- _To do_: What is wanted is an exact restatement of the lines from the one with "build_apron()" through the one with "if empty is", both included, and of no other lines.

- _Supplied information_:
************
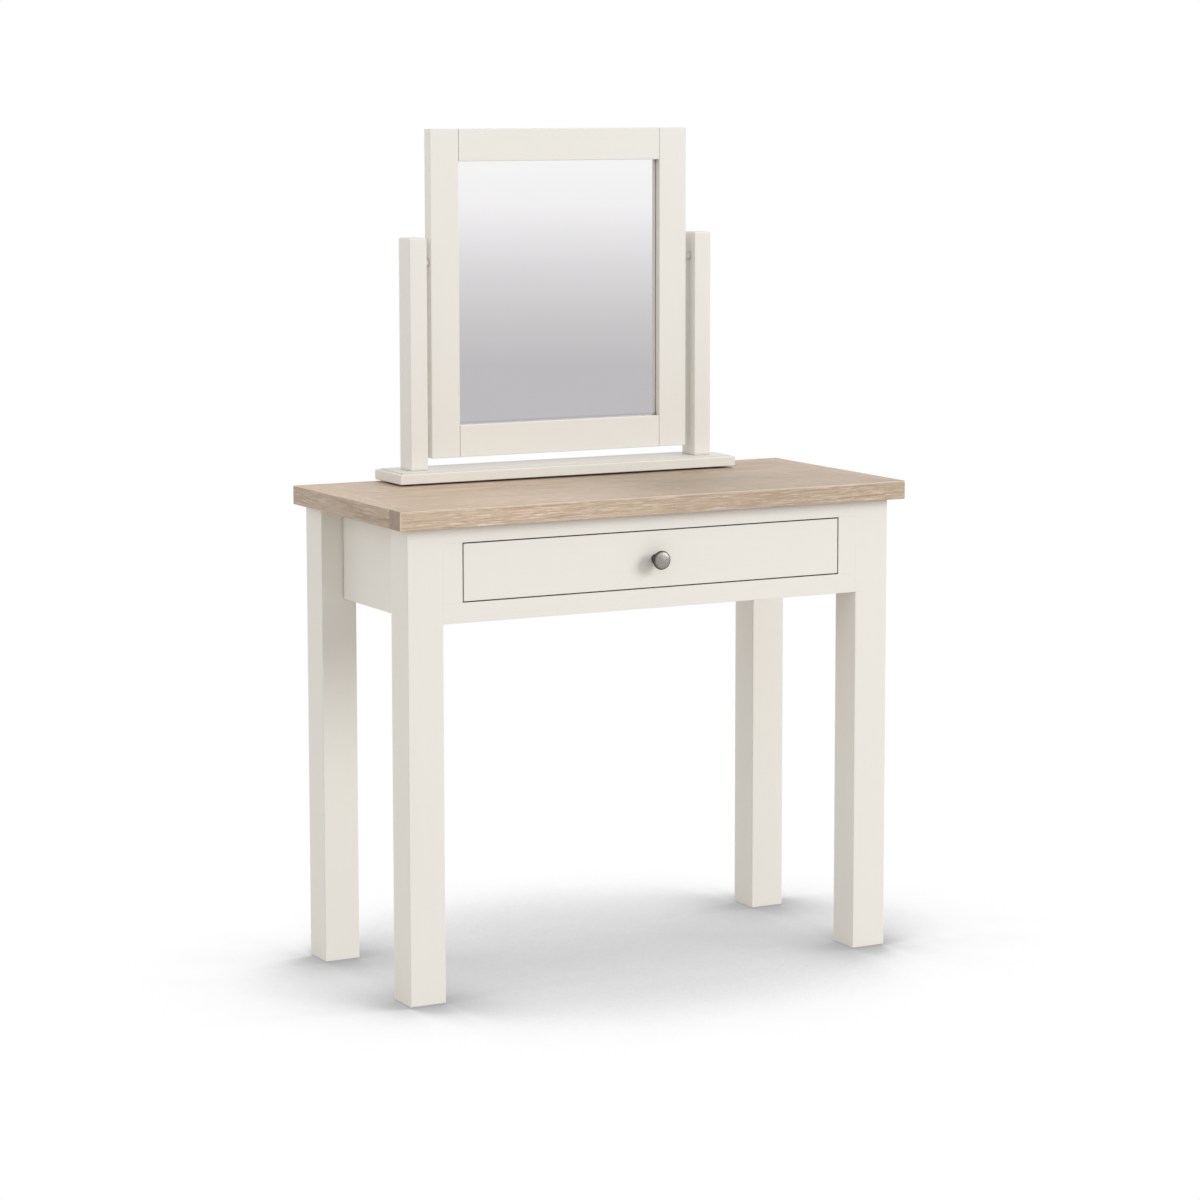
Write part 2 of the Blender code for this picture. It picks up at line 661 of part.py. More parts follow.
def build_knob(front, slide):
    """Turned mushroom knob held by a screw through the drawer front."""
    outward = (0, -1, 0)
    face_radius = KNOB_DIAMETER / 2
    bore = KNOB_SCREW_DIAMETER / 2 + SEAT_GAP
    bore_depth = KNOB_SCREW_BITE + SEAT_GAP
    outline = [(0, bore_depth), (bore, bore_depth), (bore, SEAT_GAP), (KNOB_ROSE_DIAMETER / 2, SEAT_GAP)]
    for radius_share, height_share in KNOB_OUTLINE_SHARES:
        outline.append((radius_share * face_radius, height_share * KNOB_PROJECTION))
    outline.append((0, KNOB_PROJECTION))
    smooth(place("drawer_knob", turned(outline, outward), pewter("knob"), (0, 0, 0), slide))

    radius = KNOB_SCREW_DIAMETER / 2
    length = DRAWER_FRONT_THICKNESS + KNOB_SCREW_BITE
    head = KNOB_SCREW_HEAD / 2
    head_back = -KNOB_SCREW_HEAD_HEIGHT
    outline = (
        (0, head_back), (head * 3 / 4, head_back), (head, head_back / 2), (head, -SEAT_GAP),
        (radius, -SEAT_GAP), (radius, length), (0, length),
    )
    inner_face = (0, DRAWER_FRONT_THICKNESS, 0)
    smooth(place("knob_screw", turned(outline, outward, BORE_STEPS), steel("knob screw"), inner_face, slide))
    tool = drill(
        "knob screw bore", radius + SEAT_GAP, -OVERRUN, DRAWER_FRONT_THICKNESS + OVERRUN, outward,
        inner_face, slide,
    )
    cut(front, tool)


def build_stand():
    """Base board on pads, with two posts tenoned and screwed into it."""
    stand = place_empty("mirror_stand", (0, STAND_Y, STAND_FOOT))
    bm = block((STAND_WIDTH, STAND_DEPTH, STAND_THICKNESS))
    upper = [edge for edge in bm.edges if all(vert.co.z > 0 for vert in edge.verts)]
    lower = [edge for edge in bm.edges if all(vert.co.z < 0 for vert in edge.verts)]
    ease(bm, upper, STAND_EDGE_RADIUS, ROUND_EDGE_STEPS)
    lower = [edge for edge in lower if edge.is_valid]
    ease(bm, lower, STAND_ARRIS)
    grow_face(bm, end_face(bm, 2, 1), STAND_FIELD_INSET - STAND_EDGE_RADIUS, 2, STAND_FIELD_STEP)
    base = place("mirror_base", bm, paint("mirror base"), (0, 0, STAND_THICKNESS / 2), stand)

    pad_height = PAD_HEIGHT - 2 * SEAT_GAP
    post_foot = STAND_THICKNESS + STAND_FIELD_STEP
    tenon_size = (POST_WIDTH - 2 * POST_SHOULDER, POST_DEPTH - 2 * POST_SHOULDER, POST_TENON)
    for side, sign in SIDES:
        for end, row in ENDS:
            name = "base_pad_" + end + "_" + side
            outline = (
                (0, 0), (PAD_DIAMETER / 2, 0), (PAD_DIAMETER / 2, pad_height), (0, pad_height),
            )
            centre = (
                sign * (STAND_WIDTH / 2 - PAD_INSET), row * (STAND_DEPTH / 2 - PAD_INSET),
                SEAT_GAP - PAD_HEIGHT,
            )
            smooth(place(name, turned(outline, (0, 0, 1)), nylon(name), centre, stand))
        build_post(side, sign, base, stand, post_foot, tenon_size)


def build_post(side, sign, base, stand, post_foot, tenon_size):
    """One post: stub tenon and screw below, hidden bush for the pivot above."""
    name = "mirror_post_" + side
    height = POST_HEIGHT - SEAT_GAP
    bm = block((POST_WIDTH, POST_DEPTH, height))
    upper = [edge for edge in bm.edges if all(vert.co.z > 0 for vert in edge.verts)]
    grow_face(bm, end_face(bm, 2, -1), POST_SHOULDER, 2, SEAT_GAP - POST_TENON)
    ease(bm, upper, POST_CHAMFER)
    ease(bm, [edge for edge in edges_along(bm, 2) if edge.calc_length() > height / 2], POST_ARRIS)
    centre = (sign * POST_X, 0, post_foot + SEAT_GAP + height / 2)
    post = place(name, bm, paint(name), centre, stand)
    mortise(base, name + " pocket", tenon_size, 2, post_foot, -1, (sign * POST_X, 0, 0), stand)

    sizes = (POST_SCREW_HEAD / 2, POST_SCREW_HEAD_DEPTH, POST_SCREW_DIAMETER / 2, POST_SCREW_LENGTH, (0, 0, 1))
    name = "post_screw_" + side
    at = (sign * POST_X, 0, SEAT_GAP)
    smooth(place(name, countersunk_screw(*sizes), steel(name), at, stand))
    tool = screw_bore(name + " bore", *sizes, at, stand)
    cut(base, tool)
    cut(post, tool)

    name = "pivot_bush_" + side
    pivot_z = PIVOT_Z - STAND_FOOT
    outward = (sign, 0, 0)
    inner = PIN_DIAMETER / 2 + SEAT_GAP
    outline = ((inner, 0), (BUSH_RADIUS, 0), (BUSH_RADIUS, BUSH_LENGTH), (inner, BUSH_LENGTH))
    at = (sign * POST_INNER_X, 0, pivot_z)
    smooth(place(name, turned(outline, outward), white_nylon(name), at, stand))
    tool = drill(name + " bore", BUSH_RADIUS + SEAT_GAP, -OVERRUN, BUSH_LENGTH + SEAT_GAP, outward, at, stand)
    cut(post, tool)


def build_mirror():
    """Framed glass that tilts on two pins, hung from the empty on the pivot axis."""
    tilt = place_empty("mirror_tilt", (0, STAND_Y, PIVOT_Z))
    front = -MIRROR_THICKNESS / 2
    middle_z = MIRROR_FOOT + MIRROR_HEIGHT / 2
    stile_x = (MIRROR_WIDTH - MIRROR_STILE_WIDTH) / 2
    rebate_front = front + GLASS_SET_BACK - SEAT_GAP
    rebate_depth = -rebate_front - front + OVERRUN
    rebate = cutter(
        "glass rebate",
        block((2 * REBATE_HALF_WIDTH, rebate_depth, 2 * REBATE_HALF_HEIGHT)),
        (0, rebate_front + rebate_depth / 2, middle_z), tilt,
    )
    inner_width = MIRROR_WIDTH - 2 * MIRROR_STILE_WIDTH
    tenon_size = (MIRROR_TENON, MIRROR_THICKNESS - 2 * MIRROR_SHOULDER, MIRROR_RAIL_WIDTH - 2 * MIRROR_SHOULDER)
    rail_offset = (MIRROR_HEIGHT - MIRROR_RAIL_WIDTH) / 2
    rails = (("top", middle_z + rail_offset), ("bottom", middle_z - rail_offset))
    for where, centre_z in rails:
        name = "mirror_rail_" + where
        size = (inner_width - 2 * SEAT_GAP, MIRROR_THICKNESS, MIRROR_RAIL_WIDTH)
        bm = board(size, 0, MIRROR_ARRIS, MIRROR_TENON - SEAT_GAP, MIRROR_SHOULDER)
        cut(place(name, bm, paint(name), (0, 0, centre_z), tilt), rebate)

    for side, sign in SIDES:
        name = "mirror_stile_" + side
        bm = eased_block((MIRROR_STILE_WIDTH, MIRROR_THICKNESS, MIRROR_HEIGHT), MIRROR_ARRIS)
        stile = place(name, bm, paint(name), (sign * stile_x, 0, middle_z), tilt)
        for where, centre_z in rails:
            mortise(
                stile, name + " " + where + " pocket", tenon_size, 0, sign * inner_width / 2, sign,
                (0, 0, centre_z), tilt,
            )
        cut(stile, rebate)
        build_pivot(side, sign, stile, tilt)

    play = REBATE_PLAY + SEAT_GAP
    pane = (2 * (REBATE_HALF_WIDTH - play), GLASS_THICKNESS, 2 * (REBATE_HALF_HEIGHT - play))
    glass_y = front + GLASS_SET_BACK + GLASS_THICKNESS / 2
    glass_surface = make_material("mirror glass", (0.78, 0.80, 0.81), 0.03, 1.0)
    place("mirror_glass", block(pane), glass_surface, (0, glass_y, middle_z), tilt)
    board_y = front + BACK_BOARD_SEAT + BACK_BOARD_THICKNESS / 2
    bm = block((pane[0], BACK_BOARD_THICKNESS, pane[2]))
    board_surface = make_material("back board", (0.30, 0.20, 0.12), 0.75)
    place("mirror_back_board", bm, board_surface, (0, board_y, middle_z), tilt)


def build_pivot(side, sign, stile, tilt):
    """Pin fixed in the stile, and the collar that fills the gap to the post."""
    outward = (sign, 0, 0)
    radius = PIN_DIAMETER / 2
    chamfer = radius / 4
    start = -PIN_IN_FRAME
    end = MIRROR_SIDE_GAP + PIN_IN_POST
    outline = (
        (0, start), (radius, start), (radius, end - chamfer), (radius - chamfer, end), (0, end),
    )
    at = (sign * MIRROR_WIDTH / 2, 0, 0)
    name = "pivot_pin_" + side
    smooth(place(name, turned(outline, outward), steel(name), at, tilt))
    tool = drill(name + " bore", radius + SEAT_GAP, start - SEAT_GAP, OVERRUN, outward, at, tilt)
    cut(stile, tool)
    inner = radius + SEAT_GAP
    outer = inner + COLLAR_WALL
    low = SEAT_GAP
    high = MIRROR_SIDE_GAP - SEAT_GAP
    name = "pivot_collar_" + side
    outline = ((inner, low), (outer, low), (outer, high), (inner, high))
    smooth(place(name, turned(outline, outward), white_nylon(name), at, tilt))


def build():
    """Make the whole object."""
    clear_scene()
    top_panel = build_top()
    for side, sign in SIDES:
        for end, row in ENDS:
            build_leg(side, sign, end, row)
    build_apron()
    build_drawer_way(top_panel)
    build_drawer()
    build_stand()
    build_mirror()


build()
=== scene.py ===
"""Dressing table with an oak top, painted frame, one drawer and a free-standing swing mirror.

Metres, +Z up, the drawer front towards -Y. Each section is one piece or one group of
like pieces, in the order in which the table is put together.
"""
import math

import bmesh
import bpy
from mathutils import Matrix, Vector


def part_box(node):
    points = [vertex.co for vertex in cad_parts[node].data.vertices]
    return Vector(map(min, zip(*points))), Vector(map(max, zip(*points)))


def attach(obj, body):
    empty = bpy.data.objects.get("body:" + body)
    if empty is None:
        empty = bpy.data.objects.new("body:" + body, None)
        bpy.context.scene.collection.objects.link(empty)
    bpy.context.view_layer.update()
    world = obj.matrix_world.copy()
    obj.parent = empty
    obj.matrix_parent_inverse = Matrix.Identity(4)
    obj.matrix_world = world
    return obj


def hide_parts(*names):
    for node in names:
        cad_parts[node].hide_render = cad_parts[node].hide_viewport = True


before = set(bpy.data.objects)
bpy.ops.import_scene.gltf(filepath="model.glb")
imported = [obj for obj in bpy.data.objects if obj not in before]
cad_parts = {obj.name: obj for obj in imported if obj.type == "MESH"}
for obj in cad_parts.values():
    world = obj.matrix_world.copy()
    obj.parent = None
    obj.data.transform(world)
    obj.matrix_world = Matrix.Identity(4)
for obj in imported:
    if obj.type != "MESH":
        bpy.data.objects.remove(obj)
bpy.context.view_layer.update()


# Oak top. Five boards of solid oak glued edge to edge: a wide panel, a lipping the
# full width of the front, one down each side to the back edge and one between those
# behind. Planed, the arrises eased, lime-washed and sealed with a matt lacquer.

class Socket:
    """One output of a shader node, so that sums on it read as plain expressions."""

    def __init__(self, finish, socket):
        self.finish = finish
        self.socket = socket

    def maths(self, operation, *values):
        return self.finish.node("ShaderNodeMath", {"operation": operation}, values)

    def __add__(self, other):
        return self.maths("ADD", self, other)

    def __radd__(self, other):
        return self.maths("ADD", other, self)

    def __sub__(self, other):
        return self.maths("SUBTRACT", self, other)

    def __rsub__(self, other):
        return self.maths("SUBTRACT", other, self)

    def __mul__(self, other):
        return self.maths("MULTIPLY", self, other)

    def __rmul__(self, other):
        return self.maths("MULTIPLY", other, self)

    def __truediv__(self, other):
        return self.maths("DIVIDE", self, other)

    def __pow__(self, other):
        return self.maths("POWER", self, other)

    def step(self, low, high):
        """0 below low, 1 above high, and a smooth rise between them."""
        return self.finish.node(
            "ShaderNodeMapRange", {"interpolation_type": "SMOOTHSTEP"},
            {"Value": self, "From Min": low, "From Max": high},
        )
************
- _Exercise solution_:
    build_apron()
    build_drawer_way(top_panel)
    build_drawer()
    build_stand()
    build_mirror()


build()
=== scene.py ===
"""Dressing table with an oak top, painted frame, one drawer and a free-standing swing mirror.

Metres, +Z up, the drawer front towards -Y. Each section is one piece or one group of
like pieces, in the order in which the table is put together.
"""
import math

import bmesh
import bpy
from mathutils import Matrix, Vector


def part_box(node):
    points = [vertex.co for vertex in cad_parts[node].data.vertices]
    return Vector(map(min, zip(*points))), Vector(map(max, zip(*points)))


def attach(obj, body):
    empty = bpy.data.objects.get("body:" + body)
    if empty is None:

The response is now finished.